Connect Retention to Customer Satisfaction

Retention is often a byproduct of customer satisfaction. Leaders should emphasize how focusing on customer happiness, through responsive support and a valuable product experience, translates into loyalty and repeat business.

Use Retention Metrics in Growth Projections

When discussing growth with stakeholders, include retention metrics in revenue projections. Highlighting metrics like NRR and CLTV demonstrates how a focus on retention can drive sustainable growth over the long term.


8. Common Retention Challenges and How Leadership Can Address Them

Retention doesn’t come without challenges, especially in the competitive SaaS environment. Here are some common hurdles and how leaders can address them:

Addressing Price Sensitivity

Price increases can be a common trigger for churn, especially for cost-sensitive customers.
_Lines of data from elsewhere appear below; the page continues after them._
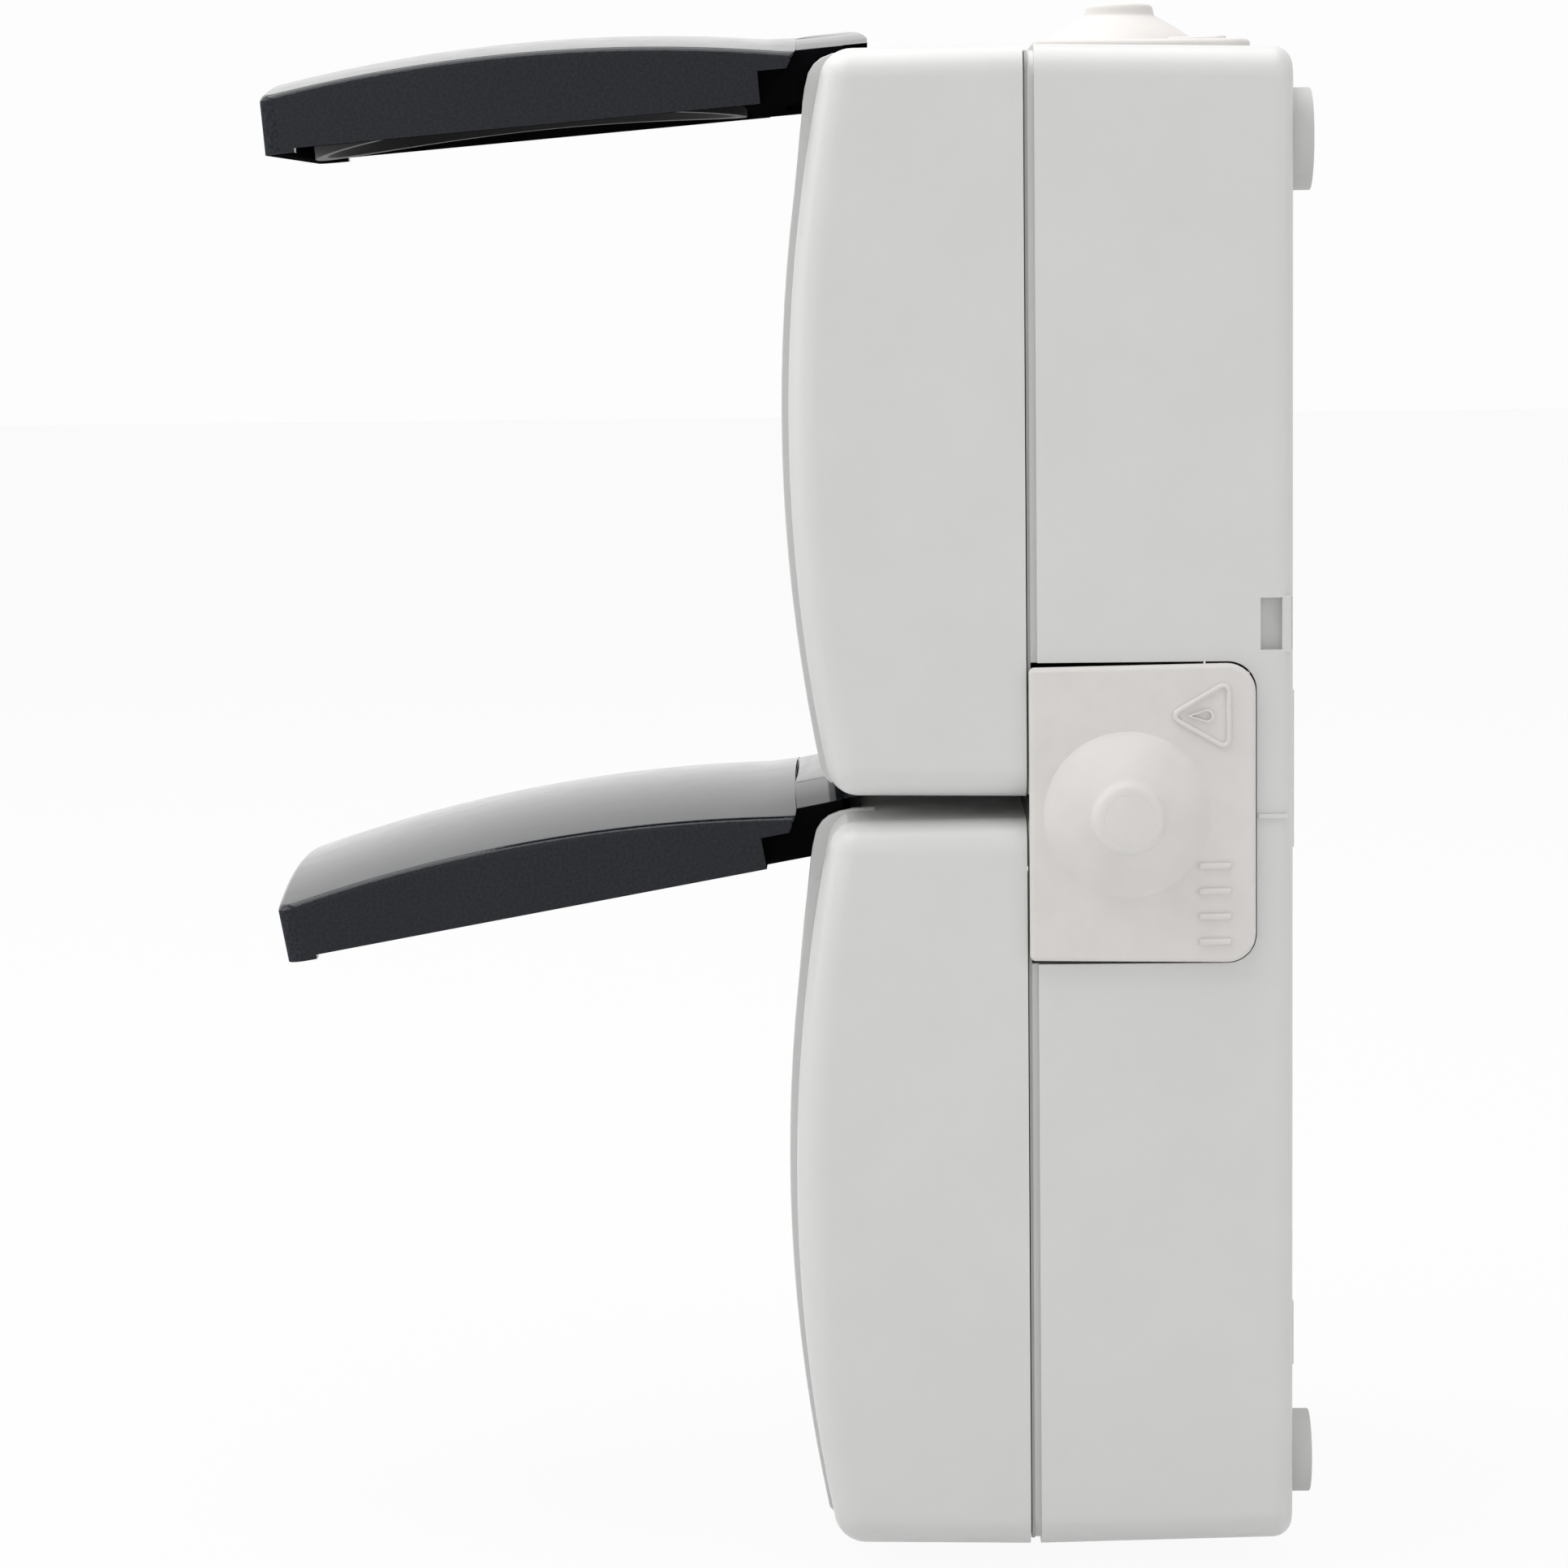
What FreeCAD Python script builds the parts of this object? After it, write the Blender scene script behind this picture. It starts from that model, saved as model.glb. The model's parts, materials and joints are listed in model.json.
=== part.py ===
"""Outdoor weatherproof socket: two earthed outlets one above the other in a surface housing.

Frame: X across (right side +X), front toward -Y, wall plane at Y = 0, Z up, origin at the middle
of the wall plane. Lengths in mm. Both lids are drawn open, as the product is shown.
"""
import math
import os

import FreeCAD
import Part

V = FreeCAD.Vector
AXIS_X, AXIS_Y, AXIS_Z = V(1, 0, 0), V(0, 1, 0), V(0, 0, 1)

# shared clearances and reaches
FIT = 0.05              # play round a piece that is clipped or screwed in
SCREW_PLAY = 0.25       # radial play of a screw in its clearance hole
PAST = 1.0              # cutters reach this far past a surface
BITE = 0.5              # fused pieces reach this far into each other

# plug well
WELL_R = 19.6
WELL_DROP = 1.1         # well centre below the middle of its cover
WELL_WALL = 1.8
WELL_DEPTH = 17.5
FLOOR_T = 2.0
PIN_HOLE_R = 3.0
PIN_PITCH = 19.0
GUIDE_RIB_W, GUIDE_RIB_H, GUIDE_RIB_START = 5.0, 2.0, 3.2
EARTH_SLOT_HALF_W = 3.4
EARTH_SLOT_INSET, EARTH_SLOT_H = 0.6, 2.6
EARTH_SLOT_OUT = WELL_R - EARTH_SLOT_INSET
EARTH_SLOT_IN = EARTH_SLOT_OUT - EARTH_SLOT_H

# screws: shank radius, head radius, head thickness, length
SCREW_R, SCREW_HEAD_R, SCREW_HEAD_T, SCREW_L = 1.3, 2.7, 1.8, 8.0
CENTRE_SCREW_R, CENTRE_HEAD_R, CENTRE_HEAD_T, CENTRE_SCREW_L = 1.55, 3.2, 1.5, 12.0
TERMINAL_SCREW_R, TERMINAL_HEAD_R, TERMINAL_HEAD_T, TERMINAL_SCREW_L = 1.2, 1.8, 1.2, 4.5
HEAD_CHAMFER, SLOT_W, SLOT_DEPTH = 0.3, 0.7, 0.45       # chamfer and slot depth as shares of the head

# inserts, widths and heights
SLEEVE_R, SLEEVE_BORE_R, SLEEVE_L, SLEEVE_END_T = 3.2, 2.45, 14.0, 2.0
SLEEVE_SET_BACK = 0.4
SLEEVE_SLIT_W, SLEEVE_SLIT_END = 0.6, 8.0
TERMINAL_START, TERMINAL_H, TERMINAL_D = 1.0, 8.0, 7.0
TERMINAL_TAP_PLAY, TERMINAL_FLOOR, TERMINAL_CLEAR = 0.04, 1.0, 0.2
TERMINAL_SCREW_X = SLEEVE_R + TERMINAL_HEAD_R + TERMINAL_CLEAR
TERMINAL_END = TERMINAL_SCREW_X + TERMINAL_HEAD_R       # outer end of the terminal, from the contact's axis
STRAP_HALF_W, STRAP_T, STRAP_PLAY, STRAP_IN_SLOT = 3.0, 0.8, 0.2, 1.5
STRAP_REACH = EARTH_SLOT_IN + STRAP_IN_SLOT
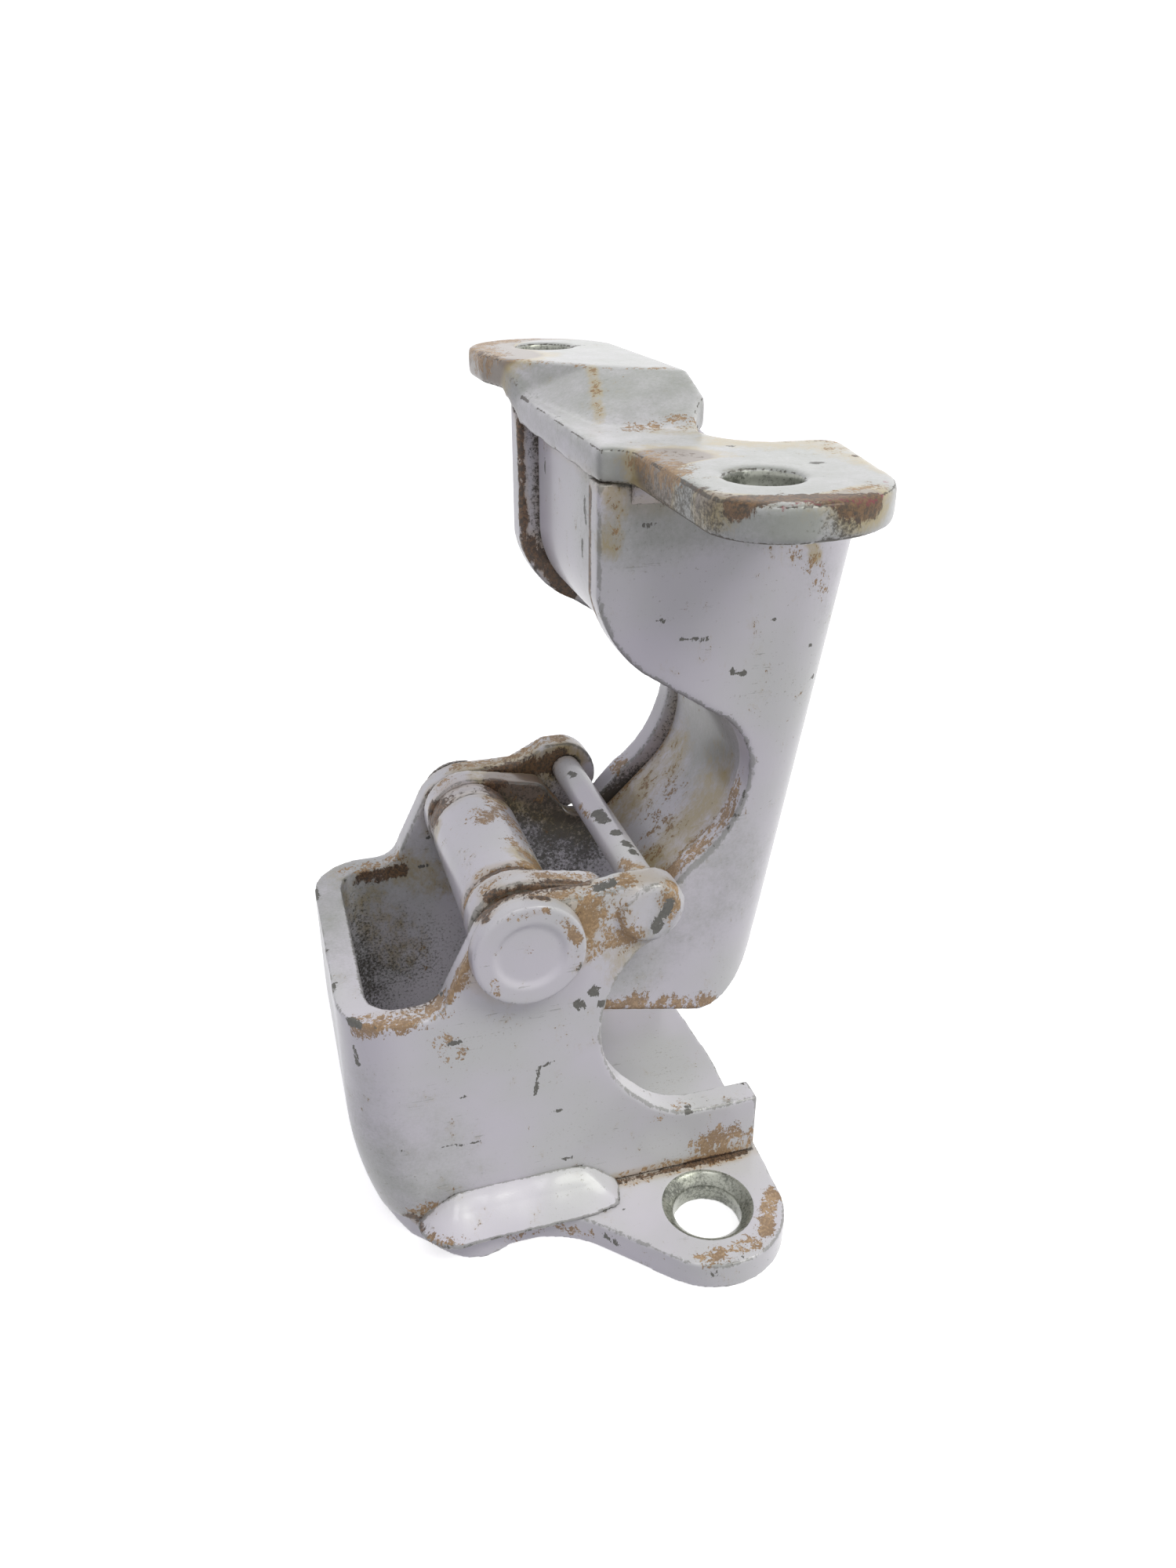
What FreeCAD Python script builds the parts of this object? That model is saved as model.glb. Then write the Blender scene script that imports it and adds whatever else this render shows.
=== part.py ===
import FreeCAD, Part
import math
import os
from FreeCAD import Vector

# Door hinge: a welded steel base bracket and a gooseneck arm turning on one pivot pin.
# Millimetres, +Z up. X runs from the closed web of the bracket to its open side, Y along the
# pivot pin. The origin is on the underside of the base plate, straight below the pivot axis.

# Base plate
PLATE_T = 5.0
LOBE_X, LOBE_Y, LOBE_R = 27.3, 34.0, 12.5      # rounded lobe round each mounting hole
BASE_HOLE_R = 5.5                              # clearance for M10
BASE_SINK_R = 7.2                              # 90 degree countersink at the top face

# Fixed U bracket, bent from sheet
SHEET_T = 4.5
WEB_X = -27.5                                  # outer face of the web
BRACKET_HALF = 25.0                            # outer half width
BEND_R = 9.0                                   # outside bend radius
TOE_Z, TOE_R = 26.0, 65.0                      # the web curves inward below TOE_Z
RIGHT_X = 39.5                                 # open end of the cheeks
LOW_Z = 45.0                                   # cheek height beside the web
WALL_Z = 16.7                                  # cheek height at the open end
BOSS_Z = 62.0                                  # cheek height over the pivot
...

Leaders can address this by clearly communicating the added value customers receive and providing early notice to manage expectations.

Managing Feature Requests

Not every customer request can or should be met. Leaders need to balance customer demands with strategic priorities and encourage transparency when explaining why certain features may not be feasible.

Combatting Churn from Competitor Offerings

Competitors may lure customers away with enticing offers. Leaders can proactively address this by reinforcing the unique value of their product, creating features that foster stickiness, and encouraging customer success teams to highlight ROI in every interaction.

Wrap Up

Customer retention in SaaS is a cross-functional priority, but it’s driven by strong leadership. Leaders who set a retention-centric vision, foster collaboration across teams, invest in data and insights, and prioritize customer needs in product development can create a culture that values and champions customer loyalty. With the right approach, SaaS leaders can transform retention from a metric into a competitive advantage that drives sustainable growth and profitability.